Fundamentally Curious

It’s an act so
immense, so apparently monstrous and yet
deeply personal that it’s
almost
impossible to judge.
He erased himself, and all
those 8,000 souls, for

one woman.

Because he loved her.

There’s something
terrifying
in that kind of love, something that asks
for so much
it can’t possibly be returned,

or ignored.

Taken from an AV Club review of the Star Trek: Deep Space Nine episode “Children of Time”. “Possible” has been corrected to “possibly” in line 14. Submitted by Wesley Brown.

More Pigs Occur

So.

The first thing we see
is a plastic trash bag
with some paper chains spilling out.
A man
in a green t-shirt grabs it and deposits it
in a dumpster.
A boy
on a bike watches him.
A man uproots
some plants in a greenhouse
and harvests the squiggling maggot-y worms in the potting soil.
He puts a couple of them into medicinal capsules. Mirrors figure
conspicuously.

Later
something happens to Kris.
The man
puts her under a spell. She sees, tastes, feels
and does whatever he tells her to, but she can’t
look at him because he says

his head is made of the same substance as the sun.

Her mind records
entire conversations, and the complete text
of Henry David Thoreau’s Walden.
Another man collects, records
and plays sounds
and performs synchronous surgery on Kris
and a pig, apparently transferring a parasite
from one to the other, establishing
an indefinable psychic link
between them.

Kris encounters Jeff
on a train.
They connect. Their thoughts
get mixed up, which is to say that they’re both convinced
that some of their memories have been
appropriated by the other. Their conversations
transpire
in several different places at once, or perhaps
at different times
in the same place.

Or different times at once.
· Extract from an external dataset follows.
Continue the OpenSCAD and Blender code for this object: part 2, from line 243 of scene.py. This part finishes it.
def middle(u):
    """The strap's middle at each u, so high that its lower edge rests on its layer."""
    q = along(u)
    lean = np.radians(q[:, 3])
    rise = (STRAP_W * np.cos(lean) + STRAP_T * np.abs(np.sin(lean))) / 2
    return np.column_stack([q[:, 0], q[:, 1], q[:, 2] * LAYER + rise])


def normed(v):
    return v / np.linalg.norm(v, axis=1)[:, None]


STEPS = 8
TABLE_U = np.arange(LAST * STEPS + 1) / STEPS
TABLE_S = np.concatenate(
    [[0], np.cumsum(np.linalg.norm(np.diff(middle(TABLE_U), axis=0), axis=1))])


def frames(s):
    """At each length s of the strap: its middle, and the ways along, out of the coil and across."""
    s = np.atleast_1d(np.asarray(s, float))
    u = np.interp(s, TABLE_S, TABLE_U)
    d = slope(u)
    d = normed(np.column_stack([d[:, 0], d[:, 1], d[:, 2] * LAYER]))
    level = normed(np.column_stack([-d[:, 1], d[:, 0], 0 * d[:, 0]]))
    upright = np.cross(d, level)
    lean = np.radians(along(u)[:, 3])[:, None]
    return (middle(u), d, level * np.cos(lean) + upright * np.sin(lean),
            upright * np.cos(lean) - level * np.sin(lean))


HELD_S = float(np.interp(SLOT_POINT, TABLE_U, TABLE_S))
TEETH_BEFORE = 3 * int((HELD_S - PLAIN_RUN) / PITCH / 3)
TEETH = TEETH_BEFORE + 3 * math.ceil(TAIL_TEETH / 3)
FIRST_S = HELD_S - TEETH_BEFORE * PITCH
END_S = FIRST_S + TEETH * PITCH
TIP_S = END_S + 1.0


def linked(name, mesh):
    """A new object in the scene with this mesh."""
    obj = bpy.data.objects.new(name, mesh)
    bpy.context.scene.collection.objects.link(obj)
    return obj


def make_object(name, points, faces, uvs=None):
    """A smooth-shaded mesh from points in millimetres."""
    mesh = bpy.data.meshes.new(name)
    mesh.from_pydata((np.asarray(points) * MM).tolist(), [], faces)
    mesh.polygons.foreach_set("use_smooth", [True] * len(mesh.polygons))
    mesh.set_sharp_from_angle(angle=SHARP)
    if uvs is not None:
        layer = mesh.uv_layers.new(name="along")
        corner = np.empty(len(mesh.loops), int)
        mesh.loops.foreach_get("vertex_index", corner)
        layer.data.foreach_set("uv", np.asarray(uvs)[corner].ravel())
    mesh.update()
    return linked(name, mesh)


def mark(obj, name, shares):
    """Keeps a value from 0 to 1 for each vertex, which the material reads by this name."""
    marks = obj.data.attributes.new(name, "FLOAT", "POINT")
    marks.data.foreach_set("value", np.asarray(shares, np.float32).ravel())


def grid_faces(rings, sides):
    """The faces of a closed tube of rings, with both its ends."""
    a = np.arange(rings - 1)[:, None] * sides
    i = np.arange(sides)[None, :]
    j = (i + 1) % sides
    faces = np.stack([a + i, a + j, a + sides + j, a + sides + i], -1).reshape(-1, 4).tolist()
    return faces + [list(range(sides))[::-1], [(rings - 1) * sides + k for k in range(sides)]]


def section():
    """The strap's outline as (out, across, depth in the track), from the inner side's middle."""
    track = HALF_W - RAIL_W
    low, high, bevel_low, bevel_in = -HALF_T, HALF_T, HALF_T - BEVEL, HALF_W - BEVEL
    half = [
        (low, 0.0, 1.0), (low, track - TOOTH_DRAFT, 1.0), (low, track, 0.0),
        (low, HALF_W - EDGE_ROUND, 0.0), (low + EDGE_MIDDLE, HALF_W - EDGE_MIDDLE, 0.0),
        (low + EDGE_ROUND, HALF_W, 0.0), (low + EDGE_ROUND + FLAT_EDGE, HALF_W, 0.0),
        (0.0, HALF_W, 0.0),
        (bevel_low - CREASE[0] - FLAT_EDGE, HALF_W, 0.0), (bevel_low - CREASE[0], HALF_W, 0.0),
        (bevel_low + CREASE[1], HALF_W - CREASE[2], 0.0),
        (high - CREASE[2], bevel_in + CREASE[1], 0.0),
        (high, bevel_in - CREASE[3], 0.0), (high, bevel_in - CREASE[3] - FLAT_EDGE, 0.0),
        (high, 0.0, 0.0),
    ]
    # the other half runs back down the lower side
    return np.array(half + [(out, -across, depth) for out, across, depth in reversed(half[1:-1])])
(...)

Some orchids growing
on tree roots
by the edge of a stream
change color.

More pigs occur.

Some association
is evinced between them, Kris
and other somnambulists.

Kris is
confused
and afraid.

From a review of the film Upstream Colour, RogerEbert.com, 11 April 2013. A few subclauses left out. Submitted by Wesley Brown.

What We Should Be Doing

We ought to be reading
poetry too
of course
and nonfiction

We should read
instruction manuals
legal documents
restaurant reviews and corporate newsletters

We should follow weird people
on Twitter
and go to lots of parties
and have lots of intense
and ridiculous
conversations with drunk people

We should go
home for the holidays
and argue with our families
and we ought to
listen
to lots of music
and we ought to watch
plenty of television

We should eavesdrop
and we should gossip

We should probably be in therapy

We should probably drink
more coffee.

From “Most contemporary literary fiction is terrible”, a discussion about how literary fiction writers should improve their craft. Submitted by Wesley Brown.
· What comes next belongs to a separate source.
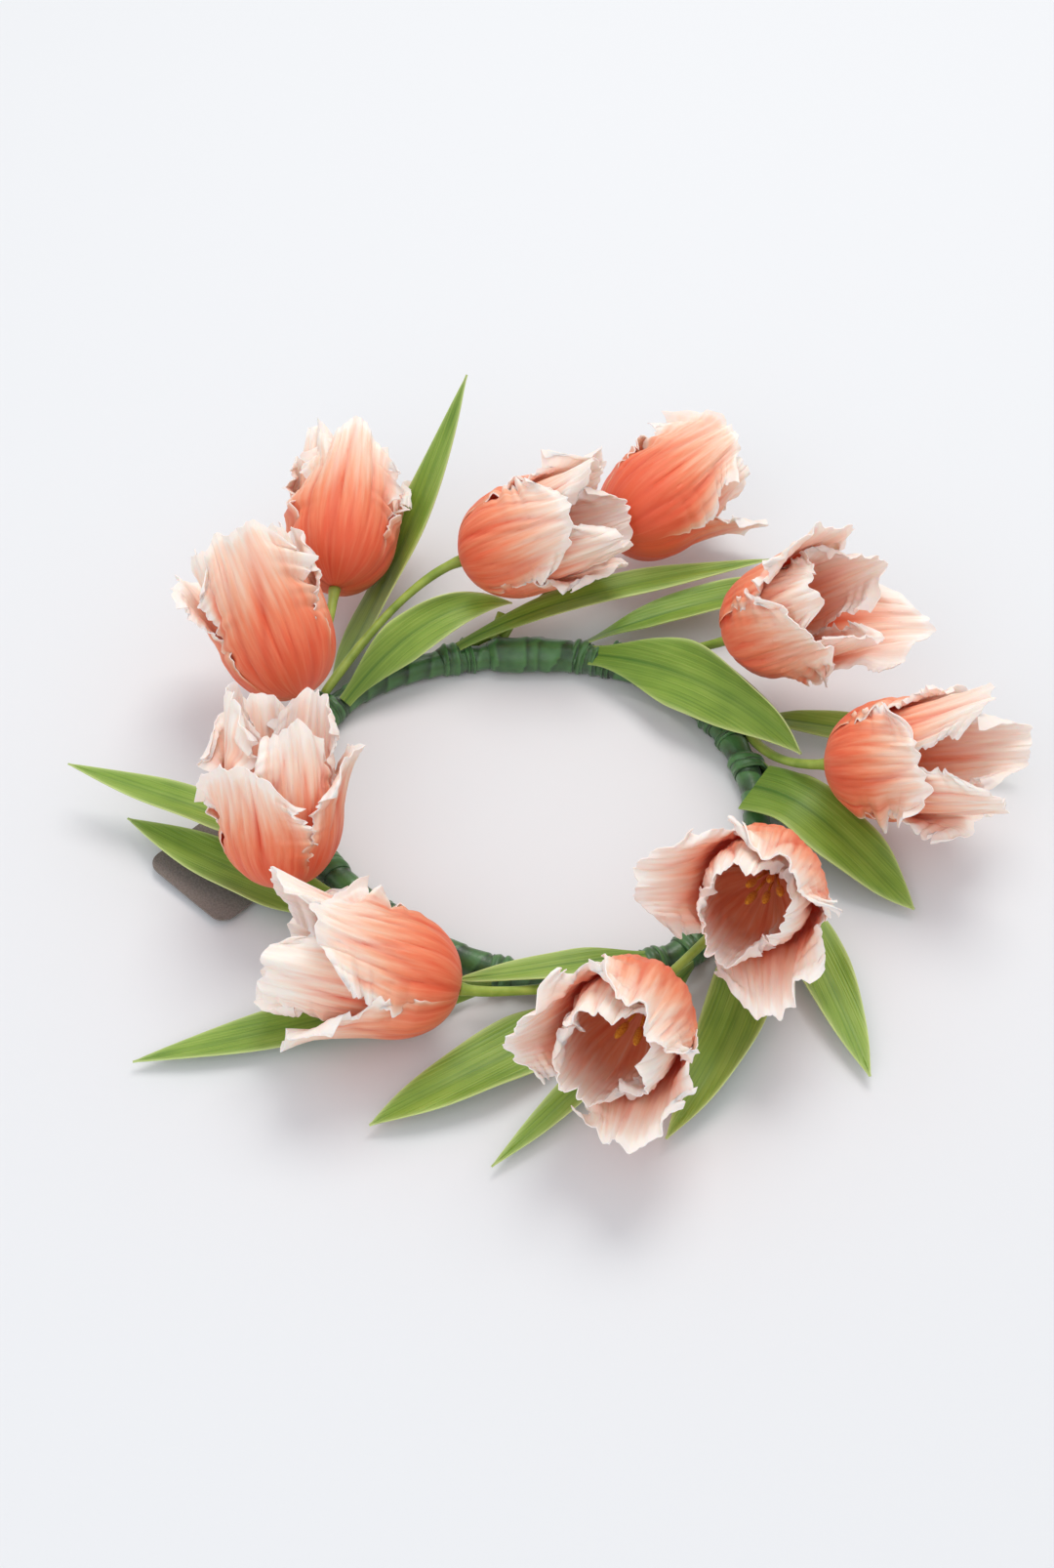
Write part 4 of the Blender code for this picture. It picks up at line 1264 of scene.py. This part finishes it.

The darkness and the light

A creature born
within the comforting anonymity of darkness

Awakens in the harsh truth of daylight

It squirms
in the glare
afraid of the light
that pins it to the chair like a needle through its heart

Its heart beats faster
Panic starts to creep into its soul

Does it understand?
Or is it so blinded by the light
that it can think only of returning
to the velvet cloak of darkness?

No matter

Perhaps it is better that it doesn’t realize
how close death has come

But make no mistake, there is no escape
It has reached the end, and soon it will die

It bares its tiny fangs
hoping for a chance to strike
to sink its teeth deep into the flesh of its tormentor

But that chance will never come

And somewhere
beneath the gleam of hatred in those eyes
lurks the certain knowledge of its impending death

And it begins to know fear

This is part of your guilt. You did this to me

And you don’t even know who I am

I wasn’t part of your war
I was an innocent

I’m glad that you remember
Don’t you feel guilty?
Don’t you feel ashamed of what you did

Indiscriminate killing
No sense of morality
No thought given to the consequences of your actions

That’s what makes us different

The creature’s diseased mind
cannot understand its plight
Its imagination is too limited
to perceive the truth

It cannot be saved

The creature’s cries grow louder
but no one can hear them

It’s time

From the lines of Silaran in Star Trek: Deep Space 9 episode The Darkness and the Light. Lines with plot points in removed and punctuation stripped out. Submitted by Wesley Brown.